No hard feelings and I wasn't trying to offend anyone. I just felt the above comment required a response. (:
Thanks for the reply. I agree with most of what you said. It is okay to criticise but personally attacking her isn't right. But I still don't understand what one could find wrong with same sex marriage. It is simply another way of living. How can we not support their life style? And what do you mean anyway when you say you do not support it? Are you saying it's wrong and actively trying to stop them from having the right to marry? Or are you simply dissaproving and not taking part in trying to make it legal?
Exactly.I, personally, don't find anything wrong with homosexuality or same-sex marriage. However, for those that do, it has to do with religion. I've met many people who disagree with homosexuality because of the Bible. They don't actively ridicule gay people or shun them or anything like that. It's more, "homosexuality is a sin, we do not support it and we do not support same-sex marraige. But we're no better than you are, we will not look down on you, and you are still a human that Jesus died for." sort of thing. You'd have to talk to someone that believes that to get a more in-depth look.
There are others that are just homo-phobes and make fun of gays and make their life miserable. Those are a completely different story, and just plain jerks.
I can understand people not wanting to read gay romance, if you had just left it at that I think this review would be fine. But really, it isn't in any way kind or unoffensive to say you "disagree" with "the gay lifestyle". Think whatever you want, but if you really care about not offending or hurting anyone here, well...If you stopped reading because you don't enjoy gay romance, you can just say so and leave it at that. Anything more is unavoidably hurtful to say.
Should we have warnings on books with heterosexual relationships on it? It might gross out the gay person reading it!
To anyone who says that books should be warned because they have heterosexual characters? Really? People are reluntant to read homosexual books because it's out of the norm because it's not socially acceptable. You all have your own opinoins, but she stated hers. And we shouldn't be hating on her because she said her opinoin. So she's not comfortable with homosexuality. So what? Not everyone has to be just because it's becoming more and more common these days.

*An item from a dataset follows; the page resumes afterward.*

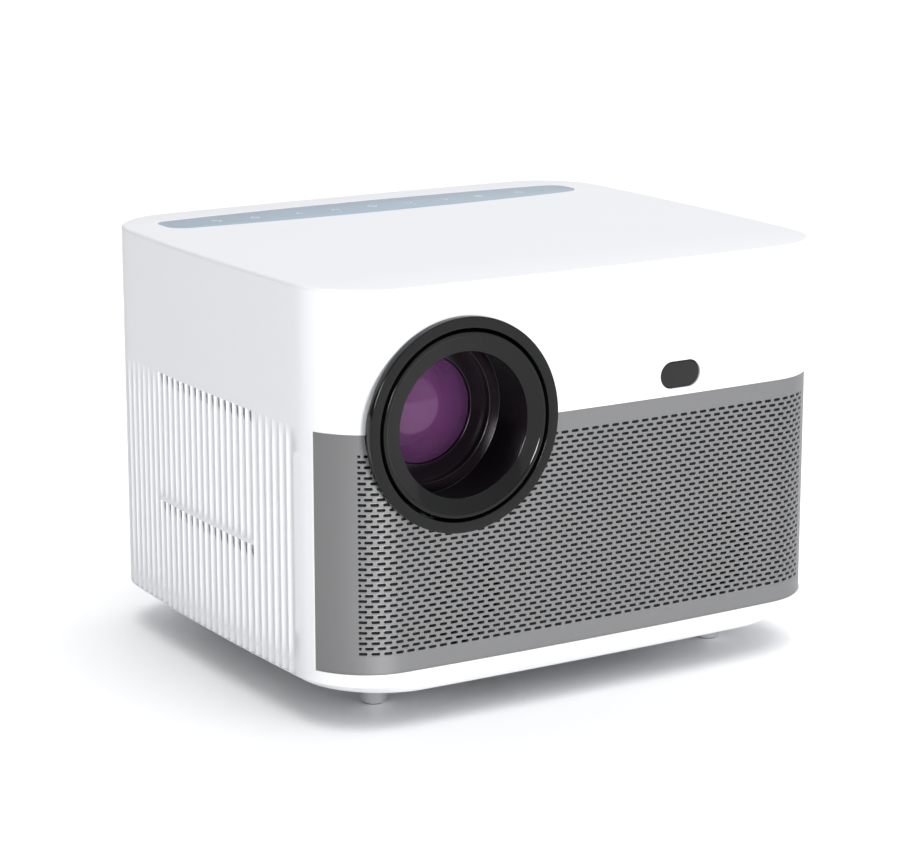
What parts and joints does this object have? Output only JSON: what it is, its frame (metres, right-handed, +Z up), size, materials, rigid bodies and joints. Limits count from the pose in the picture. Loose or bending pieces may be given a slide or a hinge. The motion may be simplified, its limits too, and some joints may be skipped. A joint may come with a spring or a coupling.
{
  "type": "home projector",
  "caption": "Box-shaped home projector: white cover over fluted, vented sides, perforated grey front, large black focusing lens at one side, touch strip on top and splayed round feet.",
  "frame": {"origin": "middle of the footprint on the table, level with the bottoms of the feet", "axes": "+Z up; the lens looks along -Y; +X is the side away from the lens, to the right as seen from in front"},
  "size_m": [0.258, 0.2257, 0.185],
  "materials": {
    "white_shell": "matte",
    "grey_shell": "matte",
    "base_shell": "matte",
    "grille_metal": "satin",
    "inner_black": "matte",
    "filter_foam": "matte",
    "gloss_black": "gloss",
    "barrel_black": "gloss",
    "window_acrylic": "gloss",
    "camera_black": "satin",
    "strip_acrylic": "satin",
    "foot_chrome": "polished",
    "brass": "machined",
    "panel_black": "matte",
    "socket_steel": "satin",
    "board_green": "satin",
    "board_brown": "satin",
    "aluminium": "brushed",
    "winding": "matte",
    "capacitor_sleeve": "satin",
    "post_steel": "satin",
    "speaker_steel": "matte",
    "cone_paper": "matte",
    "engine_black": "matte",
    "mirror_glass": "polished",
    "fresnel_acrylic": "gloss",
    "lcd_glass": "gloss",
    "heat_glass_pane": "gloss",
    "reflector_sheet": "polished",
    "led_phosphor": "satin",
    "fan_black": "satin",
    "duct_grey": "matte",
    "front_glass": "polished",
    "lens_glass": "polished",
    "screw_steel": "machined",
    "screw_black": "satin",
    "wire_red": "satin",
    "wire_black": "satin"
  },
  "bodies": {
    "projector": {"top_cover": "white_shell", "main_housing": "grey_shell", "base_plate": "base_shell", "front_grille": "grille_metal", "front_baffle": "inner_black", "dust_filter_left": "filter_foam", "dust_filter_right": "filter_foam", "lens_ring": "gloss_black", "sensor_window": "window_acrylic", "focus_camera": "camera_black", "touch_strip": "strip_acrylic", "touch_board": "board_green", "feet": "foot_chrome", "tripod_insert": "brass", "ceiling_inserts": "brass", "connector_panel": "panel_black", "power_inlet": "panel_black", "hdmi_sockets": "socket_steel", "usb_sockets": "socket_steel", "audio_jack": "panel_black", "main_board": "board_green", "chip_heat_sink": "aluminium", "power_board": "board_brown", "transformer": "winding", "capacitors": "capacitor_sleeve", "board_posts": "post_steel", "speaker_left": "speaker_steel", "speaker_right": "speaker_steel", "speaker_cones": "cone_paper", "engine_case": "engine_black", "engine_lid": "engine_black", "fold_mirror": "mirror_glass", "rear_fresnel": "fresnel_acrylic", "lcd_panel": "lcd_glass", "front_fresnel": "fresnel_acrylic", "heat_glass": "heat_glass_pane", "light_cone": "reflector_sheet", "led_module": "led_phosphor", "heat_sink": "aluminium", "fan_frame": "fan_black", "fan_duct": "duct_grey", "small_fan_frame": "fan_black", "lens_guide": "engine_black", "focus_motor": "post_steel", "speaker_wires": "wire_red", "inlet_leads": "wire_black", "lamp_leads": "wire_red", "housing_screws": "screw_black", "engine_brackets": "post_steel"},
    "lens": {"lens_barrel": "barrel_black", "front_lens": "front_glass", "middle_lens": "lens_glass", "rear_lens": "lens_glass", "lens_nut": "brass"},
    "focus_screw": {"focus_screw": "screw_steel"},
    "fan_rotor": {"fan_rotor": "fan_black"},
    "small_fan_rotor": {"small_fan_rotor": "fan_black"}
  },
  "joints": [
    {"name": "focus_screw_spin", "type": "hinge", "parent": "projector", "child": "focus_screw", "pos_m": [-0.0213, -0.05, 0.1265], "axis": [0, 1, 0], "range_deg": [-720, 720]},
    {"name": "focus_slide", "type": "slide", "parent": "projector", "child": "lens", "axis": [0, -1, 0], "range_m": [-0.004, 0.004]},
    {"name": "fan_spin", "type": "hinge", "parent": "projector", "child": "fan_rotor", "pos_m": [0.11, 0.0095, 0.1265], "axis": [1, 0, 0], "continuous": true},
    {"name": "small_fan_spin", "type": "hinge", "parent": "projector", "child": "small_fan_rotor", "pos_m": [-0.11, -0.00204, 0.0615], "axis": [1, 0, 0], "continuous": true}
  ],
  "couplings": [
    {"joint": "focus_screw_spin", "follows": "focus_slide", "rad_per_m": 3141.6}
  ]
}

I do agree with you, Becca this book and any other book that have homosexual relationship should have a note or warning or whatever. It would benefit these people who doesn't want to read about homosexual couple and these who wants to read lesbian or gay romance.
Anna wrote: "I do agree with you, Becca this book and any other book that have homosexual relationship should have a note or warning or whatever. It would benefit these people who doesn't want to read about h..."
I agree with this.
Becca, I think the real problem here that people have with your review is that you perhaps took it a bit too far. What I mean to say is, you simply should have said you didn't finish the book because you could not relate to the character's romance. The fact that you brought your opinion on gay people's lifestyles into it is what is offending others. Maybe next time a simple "those not looking for a homosexual romance should not read this book" would suffice.

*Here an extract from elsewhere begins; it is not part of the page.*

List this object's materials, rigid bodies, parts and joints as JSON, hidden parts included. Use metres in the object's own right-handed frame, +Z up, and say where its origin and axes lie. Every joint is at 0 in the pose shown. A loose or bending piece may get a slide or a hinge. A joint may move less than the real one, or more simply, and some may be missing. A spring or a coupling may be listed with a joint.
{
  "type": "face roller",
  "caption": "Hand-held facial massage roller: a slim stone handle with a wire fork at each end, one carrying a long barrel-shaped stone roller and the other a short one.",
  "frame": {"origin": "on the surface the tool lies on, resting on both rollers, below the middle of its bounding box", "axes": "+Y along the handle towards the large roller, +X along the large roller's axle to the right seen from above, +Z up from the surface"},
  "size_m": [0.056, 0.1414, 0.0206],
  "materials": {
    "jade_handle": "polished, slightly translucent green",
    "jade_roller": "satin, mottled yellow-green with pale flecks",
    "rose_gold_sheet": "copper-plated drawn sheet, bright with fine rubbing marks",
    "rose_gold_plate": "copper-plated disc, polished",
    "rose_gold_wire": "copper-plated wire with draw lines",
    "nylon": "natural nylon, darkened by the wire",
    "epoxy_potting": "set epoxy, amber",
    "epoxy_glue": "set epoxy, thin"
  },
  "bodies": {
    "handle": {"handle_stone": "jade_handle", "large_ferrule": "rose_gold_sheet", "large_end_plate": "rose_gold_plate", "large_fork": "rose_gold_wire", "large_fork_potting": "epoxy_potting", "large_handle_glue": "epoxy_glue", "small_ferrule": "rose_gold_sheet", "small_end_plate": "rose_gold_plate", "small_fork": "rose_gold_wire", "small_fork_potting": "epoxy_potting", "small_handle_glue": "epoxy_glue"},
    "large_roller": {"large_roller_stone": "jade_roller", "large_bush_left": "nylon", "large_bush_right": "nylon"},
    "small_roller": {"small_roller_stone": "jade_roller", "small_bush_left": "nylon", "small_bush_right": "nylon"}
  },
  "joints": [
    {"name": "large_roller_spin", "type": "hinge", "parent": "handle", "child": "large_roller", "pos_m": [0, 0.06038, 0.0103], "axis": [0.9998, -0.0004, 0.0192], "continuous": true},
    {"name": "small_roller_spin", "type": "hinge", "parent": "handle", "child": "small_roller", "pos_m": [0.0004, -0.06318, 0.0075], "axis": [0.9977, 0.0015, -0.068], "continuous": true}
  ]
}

Megan wrote: "Becca, I think the real problem here that people have with your review is that you perhaps took it a bit too far. What I mean to say is, you simply should have said you didn't finish the book becau..."So we have to water down our opinoins because it might offend some people? Freedom of speech.

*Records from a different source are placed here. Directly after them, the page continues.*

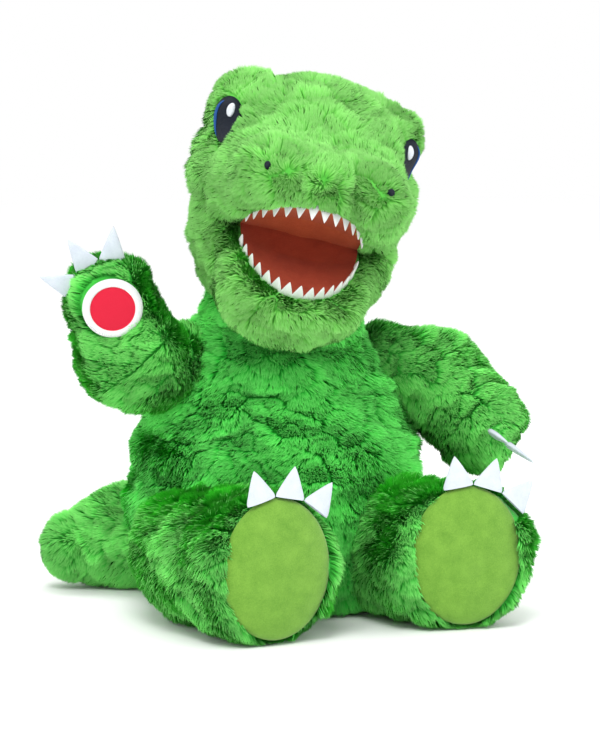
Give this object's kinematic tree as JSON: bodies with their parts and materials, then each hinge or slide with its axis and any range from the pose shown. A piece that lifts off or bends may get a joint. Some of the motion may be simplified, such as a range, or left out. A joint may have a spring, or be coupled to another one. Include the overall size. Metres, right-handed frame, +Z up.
{
  "type": "stuffed dinosaur",
  "caption": "Seated stuffed dinosaur with green fur, open felt-toothed mouth, raised paw, lime soles and felt claws; head, jaw, limbs and tail bend at their seams.",
  "frame": {"origin": "middle of the flat underside of the seat, on the surface that the toy sits on", "axes": "+Z up, the toy faces -Y, its own left side is +X"},
  "size_m": [0.3566, 0.3128, 0.3922],
  "materials": {
    "green_fur": "long curly pile, mid green with lighter tips",
    "sole_cloth": "short brushed pile, lime green",
    "tooth_felt": "off-white felt",
    "claw_felt": "pale blue-grey felt",
    "palate_cloth": "short pile, orange brown",
    "tongue_cloth": "short pile, dark red brown",
    "eye_thread": "satin embroidery, near black",
    "iris_thread": "satin embroidery, blue",
    "glint_thread": "satin embroidery, white",
    "badge_border": "white stitched border",
    "badge_red": "red embroidered disc",
    "filling": "loose white polyester fibre"
  },
  "bodies": {
    "torso": {"torso_skin": "green_fur", "torso_stuffing": "filling"},
    "neck": {"neck_skin": "green_fur", "neck_stuffing": "filling"},
    "jaw": {"jaw_skin": "green_fur", "jaw_stuffing": "filling", "tongue_lining": "tongue_cloth", "lower_teeth": "tooth_felt"},
    "arm_left": {"arm_left_skin": "green_fur", "arm_left_stuffing": "filling", "arm_left_claws": "claw_felt"},
    "arm_right": {"arm_right_skin": "green_fur", "arm_right_stuffing": "filling", "arm_right_claws": "claw_felt", "palm_badge": "badge_border", "palm_badge_motif": "badge_red"},
    "leg_left": {"leg_left_skin": "green_fur", "leg_left_stuffing": "filling", "foot_left_claws": "claw_felt", "sole_left": "sole_cloth"},
    "leg_right": {"leg_right_skin": "green_fur", "leg_right_stuffing": "filling", "foot_right_claws": "claw_felt", "sole_right": "sole_cloth"},
    "tail": {"tail_skin": "green_fur", "tail_stuffing": "filling"},
    "head": {"eye_bump_left_skin": "green_fur", "eye_bump_left_stuffing": "filling", "eye_bump_right_skin": "green_fur", "eye_bump_right_stuffing": "filling", "eye_left": "eye_thread", "eye_left_glint": "glint_thread", "eye_left_iris": "iris_thread", "eye_right": "eye_thread", "eye_right_glint": "glint_thread", "eye_right_iris": "iris_thread", "head_skin": "green_fur", "head_stuffing": "filling", "nostril_left": "eye_thread", "nostril_right": "eye_thread", "palate_lining": "palate_cloth", "upper_teeth": "tooth_felt"}
  },
  "joints": [
    {"name": "neck_turn", "type": "hinge", "parent": "torso", "child": "neck", "pos_m": [0.004, -0.004, 0.212], "axis": [0, 0, 1], "range_deg": [-18, 18], "stiffness_Nm_per_rad": 2.5},
    {"name": "head_nod", "type": "hinge", "parent": "neck", "child": "head", "pos_m": [0.004, -0.004, 0.212], "axis": [0.9435, -0.2352, -0.2334], "range_deg": [-14, 6], "stiffness_Nm_per_rad": 4},
    {"name": "jaw_open", "type": "hinge", "parent": "head", "child": "jaw", "pos_m": [-0.00403, -0.05625, 0.27633], "axis": [0.9435, -0.2352, -0.2334], "range_deg": [-25, 8], "stiffness_Nm_per_rad": 0.5},
    {"name": "arm_left_lower", "type": "hinge", "parent": "torso", "child": "arm_left", "pos_m": [0.08, -0.002, 0.177], "axis": [0, 1, 0], "range_deg": [-30, 4], "stiffness_Nm_per_rad": 0.8},
    {"name": "arm_right_wave", "type": "hinge", "parent": "torso", "child": "arm_right", "pos_m": [-0.075, 0, 0.177], "axis": [0, 1, 0], "range_deg": [-14, 14], "stiffness_Nm_per_rad": 0.8},
    {"name": "leg_left_lift", "type": "hinge", "parent": "torso", "child": "leg_left", "pos_m": [0.066, -0.052, 0.05], "axis": [-1, 0, 0], "range_deg": [0, 30], "stiffness_Nm_per_rad": 1.5},
    {"name": "leg_right_lift", "type": "hinge", "parent": "torso", "child": "leg_right", "pos_m": [-0.077, -0.05, 0.05], "axis": [-1, 0, 0], "range_deg": [0, 30], "stiffness_Nm_per_rad": 1.5},
    {"name": "tail_wag", "type": "hinge", "parent": "torso", "child": "tail", "pos_m": [-0.014, 0.062, 0.045], "axis": [0, 0, 1], "range_deg": [-12, 12], "stiffness_Nm_per_rad": 1.2}
  ]
}
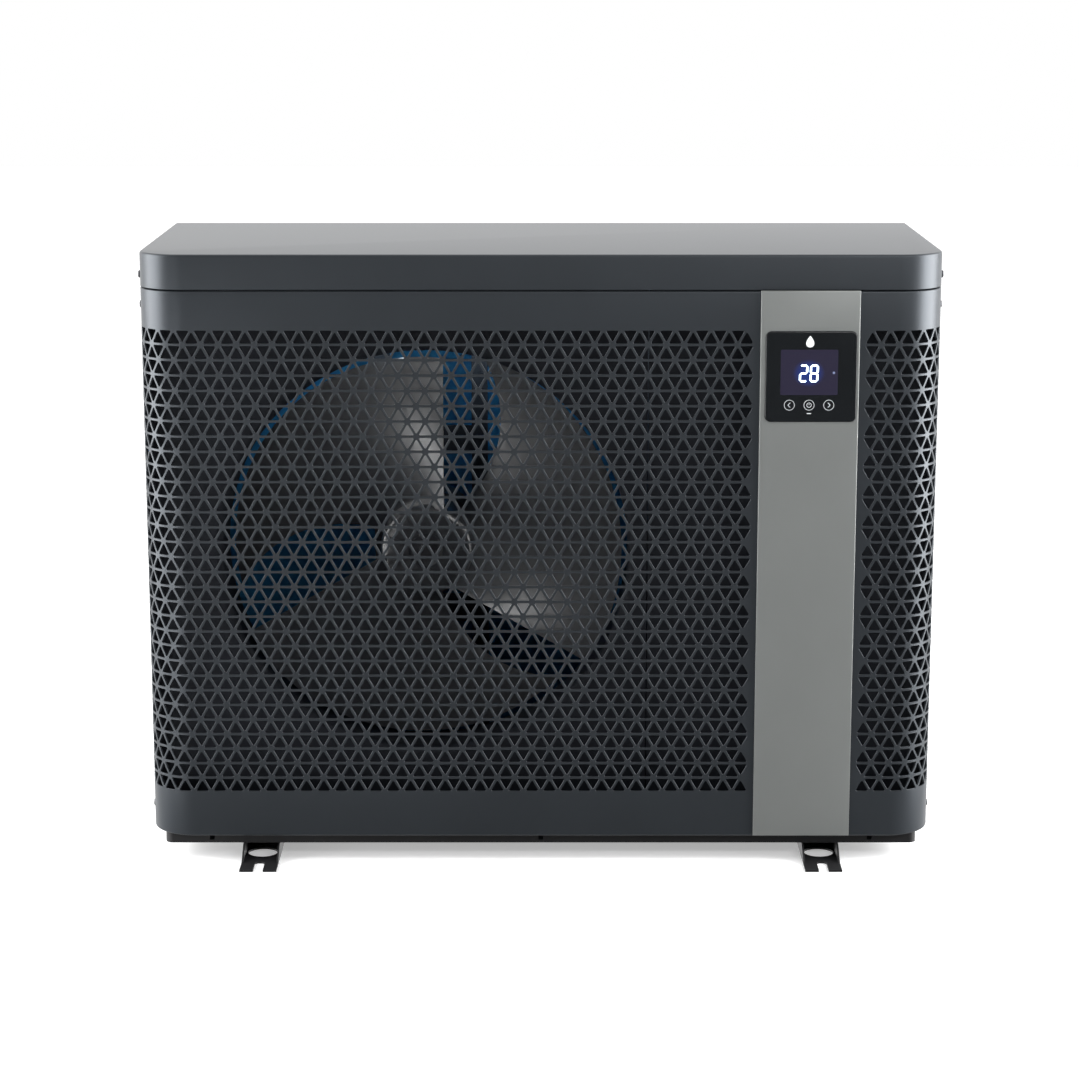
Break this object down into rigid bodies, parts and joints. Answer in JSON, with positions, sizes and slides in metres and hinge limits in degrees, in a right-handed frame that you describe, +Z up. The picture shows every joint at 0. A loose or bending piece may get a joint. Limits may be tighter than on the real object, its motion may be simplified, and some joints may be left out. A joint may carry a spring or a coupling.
{
  "type": "pool heat pump unit",
  "caption": "Air-to-water heat pump cabinet with a perforated wrap-round front, axial fan, L-shaped finned coil, grey control strip with a lit display, rear water unions and two foot rails.",
  "frame": {"origin": "on the ground plane, under the centre of the cabinet", "axes": "+Z up, the front grille and display face -Y, +X is to the right seen from the front"},
  "size_m": [1.0523, 0.524, 0.812],
  "materials": {
    "panel_paint": "satin anthracite powder coat",
    "strip_metal": "satin metallic grey",
    "black_steel": "satin black",
    "screw_steel": "blackened steel",
    "glass_black": "gloss black",
    "plastic_black": "fine grain",
    "lcd_blue": "lit display",
    "circuit_board": "solder mask",
    "fan_plastic": "moulded, semi gloss",
    "zinc_sheet": "dark coated sheet",
    "machine_black": "gloss black paint",
    "fin_blue": "blue hydrophilic fin coating",
    "copper": "drawn copper",
    "brass": "machined brass",
    "drier_paint": "green paint",
    "coil_plastic": "moulded coil",
    "pvc_grey": "moulded PVC",
    "titanium": "drawn titanium",
    "rubber": "matt",
    "sink_metal": "extruded",
    "guard_wire": "coated wire",
    "shaft_steel": "ground steel"
  },
  "bodies": {
    "housing": {"lid": "panel_paint", "left_side_panel": "panel_paint", "right_side_panel": "panel_paint", "rear_panel": "panel_paint", "rear_post": "panel_paint", "front_grille": "panel_paint", "corner_grille_left": "panel_paint", "corner_grille_right": "panel_paint", "access_cover": "panel_paint", "control_strip": "strip_metal", "base_pan": "black_steel", "foot_rail_right": "black_steel", "foot_rail_left": "black_steel", "screws": "screw_steel", "foot_fasteners": "screw_steel", "compressor_studs": "screw_steel", "hmi_glass": "glass_black", "hmi_housing": "plastic_black", "side_grip_right": "plastic_black", "side_grip_left": "plastic_black", "cable_glands": "plastic_black", "terminal_block": "plastic_black", "terminal_cover": "plastic_black", "drain_spigot": "plastic_black", "lcd_module": "lcd_blue", "hmi_board": "circuit_board", "inverter_board": "circuit_board", "shroud_plate": "zinc_sheet", "partition": "zinc_sheet", "motor_bracket": "zinc_sheet", "coil_end_plates": "zinc_sheet", "electrical_box": "zinc_sheet", "electrical_cover": "zinc_sheet", "fan_motor": "machine_black", "compressor": "machine_black", "accumulator": "machine_black", "evaporator_fins": "fin_blue", "coil_return_bends": "copper", "coil_headers": "copper", "refrigerant_lines": "copper", "four_way_valve": "brass", "expansion_valve": "brass", "filter_drier": "drier_paint", "valve_coils": "coil_plastic", "exchanger_shell": "pvc_grey", "exchanger_caps": "pvc_grey", "water_inlet": "pvc_grey", "water_outlet": "pvc_grey", "flow_switch": "pvc_grey", "titanium_coil": "titanium", "compressor_grommets": "rubber", "heat_sink": "sink_metal", "left_coil_guard": "guard_wire", "rear_coil_guard": "guard_wire"},
    "fan": {"fan_impeller": "fan_plastic", "motor_shaft": "shaft_steel", "hub_nut": "screw_steel"},
    "inlet_nut": {"union_nut_inlet": "pvc_grey"},
    "outlet_nut": {"union_nut_outlet": "pvc_grey"},
    "paddle": {"flow_paddle": "pvc_grey"}
  },
  "joints": [
    {"name": "fan_spin", "type": "hinge", "parent": "housing", "child": "fan", "pos_m": [-0.153, -0.09, 0.406], "axis": [0, -1, 0], "continuous": true},
    {"name": "inlet_nut_turn", "type": "hinge", "parent": "housing", "child": "inlet_nut", "pos_m": [0.424, 0.23, 0.13], "axis": [0, 1, 0], "continuous": true},
    {"name": "outlet_nut_turn", "type": "hinge", "parent": "housing", "child": "outlet_nut", "pos_m": [0.424, 0.23, 0.47], "axis": [0, 1, 0], "continuous": true},
    {"name": "flow_paddle_swing", "type": "hinge", "parent": "housing", "child": "paddle", "pos_m": [0.424, 0.201, 0.149], "axis": [1, 0, 0], "range_deg": [-20, 0], "stiffness_Nm_per_rad": 0.002}
  ]
}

Not at all. She would still be getting across the salient points, but in a way that wouldn't incite other people to rag on her. Simple conflict avoidance.
Megan wrote: "Not at all. She would still be getting across the salient points, but in a way that wouldn't incite other people to rag on her. Simple conflict avoidance."I think she should be able to state her opinoin fully w/ out people bashing/flaming her. But this is just me.
Too bad that opinion deals with way more than just the book. She could say she doesn't like it because of the lesbian romance without putting down homosexual people and their "lifestyle".
Since when does a review of a STORY marketed as FICTION get justified by using the reviewer's REAL-LIFE experience/beliefs as a literary standard? That's a bit crazy. I don't condone allowing wolves to dress up as little old ladies so they can go into the forest and eat innocent little girls, and therefore I give Little Red Riding Hood a one-star rating, even though it's a thought-provoking and entertaining FAIRYTALE? And BTW, if "homosexuality" is a "lifestyle," then so is "heterosexuality." Don't judge a book by your "lifestyle." And if by "lifestyle" what you mean is "abomination," then you ARE a homophobe. It's not really a show of courage to tell fellow-readers that you disapprove of their "lifestyle." Your disapproval is an insult to MY "beliefs." And I don't feel particularly brave or honest having to say it--just hurt that you should have a problem with who I am and feel the need to use a book review as a pretext for saying so.
The book doesn't emphasize her homosexuality that much. I love it because it shows a glimpse of the horrors that people had to face when they were committed - the unfairness of it all. And these days, you'll find that if you pick up a young adult book, there's a high chance of it having at least one gay character. Like Mortal Instruments, two of the characters are gay, Harry Potter, Dumbledore is supposedly gay, The perks of being a wallflower and so forth. I can't even count the number of times I've picked up a book to read and been pleasantly surprised at finding a gay character in it. Recognition of gay people has become a part of mainstream culture now, and with kids being more open about it, you're more likely to to find gay relationships more in books.
I understand your frustration but this may be one of those things you have to come to terms with.
Yes, you're entitled to your own opinions. I may disagree with them, but I'm not going to jump down your throat about it.However, you unjustly gave this review 1 star. A book rating should be based on the merits of a story's writing, plot, characters, and other various things, not your opinions on homosexuality.